HTML started without XML backing. So, there were no rules. People and Browsers wrote the code in every possible way. So, while the XHTML standard was introduced later on, there are still quite a few websites, including such popular ones as Google and Yahoo which have a lot of HTML that is not XHTML. It is amazing to see how the popular browsers can tolerate all those errors and still produce a decent viewable page.
One of the main reasons to convert a HTML page to an XHTML is so that it is possible to apply xpath on the resulting DOM and extract pieces of information easily. There are various reasons and use cases why people want to do this. This post is mainly about what are the Java tools out there to achieve this and what worked best for me.

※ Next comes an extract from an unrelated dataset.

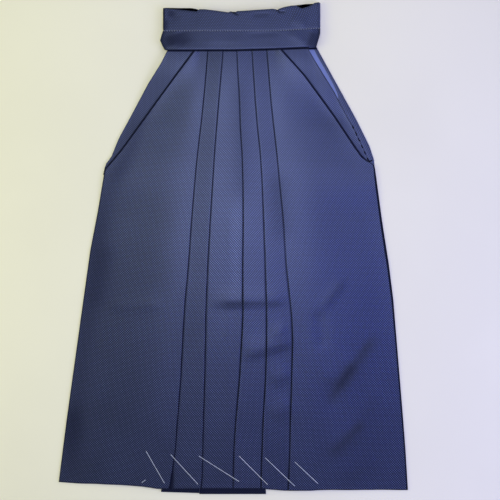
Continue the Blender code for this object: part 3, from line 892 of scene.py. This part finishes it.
def front_left_row(share):
    edge_x, edge_drop = down(LEFT_MAIN_EDGE, "x", LEFT_CORNER_HEM, share)
    first_x, first_drop = down(PLEAT_LINES, "first", LEFT_PLEAT_HEM, share)
    second_x, second_drop = down(PLEAT_LINES, "second", CENTRE_HEM, share)
    middle_x, middle_drop = down(PLEAT_LINES, "middle", CENTRE_HEM, share)
    depth = pleat_depth(share)
    reach = depth + RAMP_CLEARANCE
    # Near the hem the first pleat's dip and its painted dark line widen into a wedge
    widening = 1 + 3.0 * smooth((first_drop - 848) / 64)
    points = outer_edge(edge_x, edge_drop, -1)
    points += main_panel(edge_x, edge_drop, first_x, first_drop, reach, -1)
    points += knife_pleat(first_x, first_drop, 1, depth, 0.0, True)
    points += crevice("first", first_x, first_drop, 1, widening)
    points += climb(points[-1], second_x - FOLD_ROOM, second_drop, PLEAT_COLUMNS)
    sink = sink_under(first_x, second_x, first_drop, depth)
    points += knife_pleat(second_x, second_drop, 1, depth, sink, True)
    points += crevice("second", second_x, second_drop, 1)
    start, falling = points[-1], crevice("middle", middle_x, middle_drop, -1)[::-1]
    for step in range(1, CENTRE_COLUMNS):
        x = between(start.x, falling[0].x, step / CENTRE_COLUMNS)
        drop = between(second_drop, middle_drop, step / CENTRE_COLUMNS)
        points.append(Point(x, drop, pleat_level(drop, 0), 0.0))
    points += falling
    fourth_x = down(PLEAT_LINES, "fourth", CENTRE_HEM, share)[0]
    sink = sink_under(middle_x, fourth_x, middle_drop, depth)
    # The hidden layers under the middle pleat are painted fully dark, as shade
    for share_under in (0.5, 1.0):
        points.append(Point(middle_x + depth * share_under, middle_drop,
                            falling[-1].z - sink * share_under, 1.0))
    return laid_out(points, edge_x, hem_line(share))


def front_right_row(share):
    middle_x, middle_drop = down(PLEAT_LINES, "middle", CENTRE_HEM, share)
    fourth_x, fourth_drop = down(PLEAT_LINES, "fourth", CENTRE_HEM, share)
    fifth_x, fifth_drop = down(PLEAT_LINES, "fifth", RIGHT_PLEAT_HEM, share)
    edge_x, edge_drop = down(RIGHT_MAIN_EDGE, "x", RIGHT_CORNER_HEM, share)
    depth = pleat_depth(share)
    reach = depth + RAMP_CLEARANCE
    under, top = (pleat_level(middle_drop, level) for level in (1, 2))
    sink = sink_under(middle_x, fourth_x, middle_drop, depth)
    # The hidden layers under the middle pleat are painted fully dark, as shade
    points = [Point(middle_x + depth, middle_drop, under - sink, 1.0),
              Point(middle_x + depth / 2, middle_drop, under - sink / 2, 1.0)]
    points += fold(middle_x, middle_drop, -1, under, top, layer_thickness())
    for line, near_x, near_drop, far_x, far_drop, sink in (
            ("fourth", middle_x, middle_drop, fourth_x, fourth_drop,
             sink_under(fourth_x, fifth_x, fourth_drop, depth)),
            ("fifth", fourth_x, fourth_drop, fifth_x, fifth_drop, 0.0)):
        foot = crevice(line, far_x, far_drop, -1)
        rising = climb(foot[-1], near_x + FOLD_ROOM, near_drop, PLEAT_COLUMNS)
        points += rising[::-1] + foot[::-1]
        points += knife_pleat(far_x, far_drop, -1, depth, sink, False)
    points += main_panel(edge_x, edge_drop, fifth_x, fifth_drop, reach, 1)[::-1]
    points += outer_edge(edge_x, edge_drop, 1)[::-1]
    return laid_out(points, edge_x, hem_line(share))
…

At http://java-source.net/open-source/html-parsers there are a bunch of parsers that can parse the HTML.
My requirements are
1. It should be LGPL or other such license that allows including in commercial products
2. It should be standards based so that I can easily replace it with another if needed. Hence I was only interested in those parsers that produced DOM as per org.w3c.dom.* classes
So, I evaluated and started off with JTidy. The results were not good for some popular websites! This is probably because JTidy hasn’t been updated since 2001 or so. Then I tried Corba and eventually NekoHTML. My initial concern for NekoHTML was the Xerces dependency. However, it doesn’t need the entire Xerces and comes with a pre-packaged smaller xerces dependency component.
One issue I had with parsing and writing the document back into XML using transformation is that I didn’t set the OutputKeys.METHOD to XML or XHTML. So, the resulting file wasn’t a valid XML and it took a while to figure that out.
Now that I have the HTML as XML, I am able to use xpath and do whatever transformations I need.